HRVP Mogherini: My main concern - I hope you can understand this: you can be cynical only up to a certain point - my concern is not the strength of Europe in this moment, my concern is the people in Aleppo. So that is my focus. I am sorry but I know, that was the reference to sanctions - I don’t believe that having sanctions tomorrow on one or two entities, which we are doing by the way - we have two hundred and thirty-something Syrians sanctioned at the moment and this has not prevented military escalations from happening. It is a possible way of pressure always, but it doesn’t have an immediate effect. It can have a symbolic, or a political effect or a long-term effect, or it can be a push to enter into negotiations with the perspective of lifting them if you enter into negotiations. But what you do tomorrow to save the people in Aleppo, still, I think we have to work hard every single day on this. And I believe this is not out of the picture of the work we are doing. This is not out of the picture of what the European Union is doing, I know this is not out of the picture of what the UN is doing. This is a priority. We cannot pass the message that Aleppo is lost, we turn the page, we move forward. No, we still need to save the people in Aleppo, to protect the civilians, to call for a stop of the airstrikes. And, again: no peace process will be easy on the ruins of Aleppo. No-one has an interest in destroying the city, killing other people, and then looking at what we do next. This will only make things worse. And by the way, I am convinced that the fall of Aleppo will not end the war; we will have other military escalations. So if a call to stop has to be made, it has to be made now, not tomorrow or in a week’s time.

On [our relationship with] Turkey - I focus only on Syria. And this helps me also to say that the relations between the EU and Turkey are, Facebook would say “complicated”, but also very intense. You cannot have a complicated relationship if it is not a real, true, intense relationship, and covers many different aspects. The media has been focussing mainly on the refugee issue. I always recall to our European friends, that the refugee crisis is not a crisis for Europe, it is a crisis for refugees first of all, and we have to be a bit calm on that - we can manage. And I know that [UN High Commissioner for Refugees] Filippo Grandi said important things here on this yesterday that I share. But our relationship with Turkey goes far beyond this: it is about Cyprus - and I would like to underline - in these days - very important - it is about Syria, it’s about economic ties and so on, and internal developments in Turkey, by the way, but this is for another panel. On Syria, Turkey is one of the countries in the region that we are starting this work on the post-conflict scenario and the reconstruction and the reconciliation. I see Turkey as evolving its Syria policy in these months. It is not for me to comment on that or to describe this evolution, but we clearly see this and we will have to see how this materialises in real terms. But I see that there is a space - I clearly see this - among the main regional players on some common ground for the future of Syria, which might also lead to a bit more of that, which might also lead to a bit of common ground for a security architecture in the region that might finally bring us fewer proxy wars - because we have many of them around - and a way of living together next to each other, because you don’t change geography at the end of the day. This is what Europeans have learned, after thousands of years of war, at a certain moment after the Second World War, we understood that it was much more convenient for us to live in peace and we started the economic cooperation. The European Union started like this, when we found out that it was more convenient for us to stop fighting each other and to start trading with each other. Maybe in the Middle East there is enough pragmatism to understand that it would be more convenient for all to trade instead of killing each other.

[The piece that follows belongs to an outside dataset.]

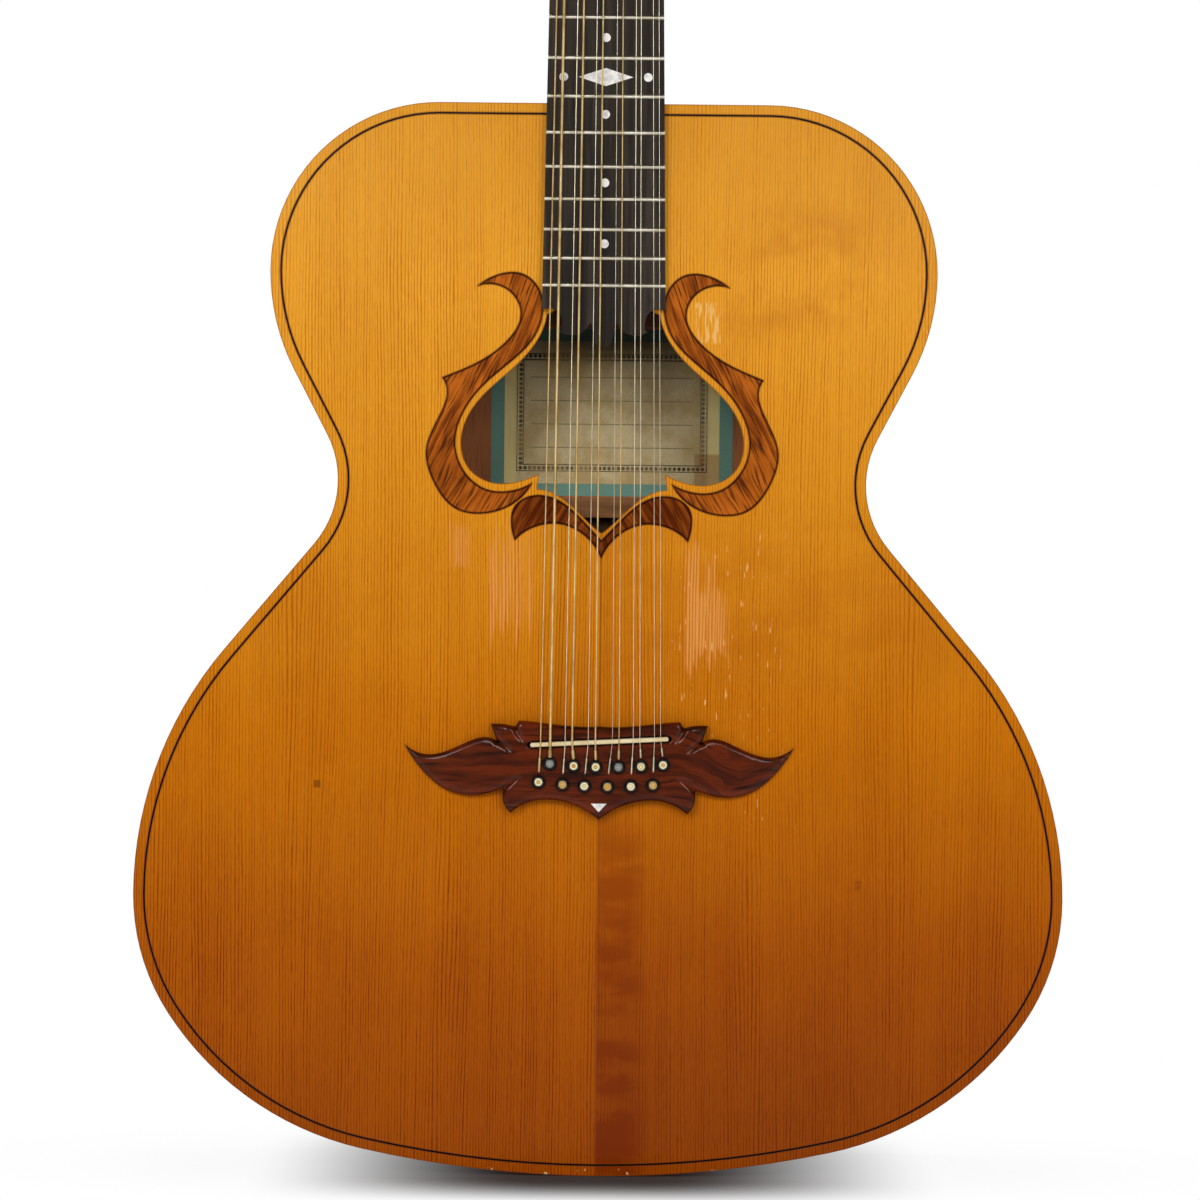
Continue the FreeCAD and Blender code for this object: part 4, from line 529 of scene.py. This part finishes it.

Moderator: If there was one thing you would like to be done differently in the coming months, what would you like to see?

HRVP Mogherini: I fully share Staffan’s "wishes for Christmas” in the immediate, so I will focus on two in the mid-term and I hope not long-term. One is that we help the region - and the region goes from the Mediterranean to the Gulf, to the borders of Iran with Afghanistan - to find or invent a way of living next to each other. If not liking each other, at least accepting each other. Again, we have done this in Europe: Germany and France, Germany and Poland, Italy and Germany - we have managed to do that. I am 100 per cent sure that the region has in itself the strength and the wisdom to get to to this kind of security architecture for the region. And we can help, and would be delighted to help. Second - it’s a big wish - if we manage to take the religion out of this. Because this has nothing to do with religion. Shia and Sunni have been living together for centuries, in the same countries, in the same villages. This is spoiling the rest of the world: from Africa to Asia, to Europe, to the Middle East. If you want to make a conflict, make a conflict, but don’t cover it with a religious approach. I see this religious cover of a geo-political fight as the most dangerous poison that the region can spread in the rest of the world. So maybe I should turn this around. First, let’s try to have a detox exercise, and bring the religious aspects where they belong, which is a very serious place, and leave the geo-politics and the religious spheres distinct. (Applause) Having the Secretary General of the Arab League clapping on this is a very encouraging sight for me. Second, is the more positive, engage with each other - if you want, we can offer a space - in building, you can call it a Helsinki approach, engage in a way of building a system that allows neighbours to accept the fact that they are neighbours and they can live with each other without making war.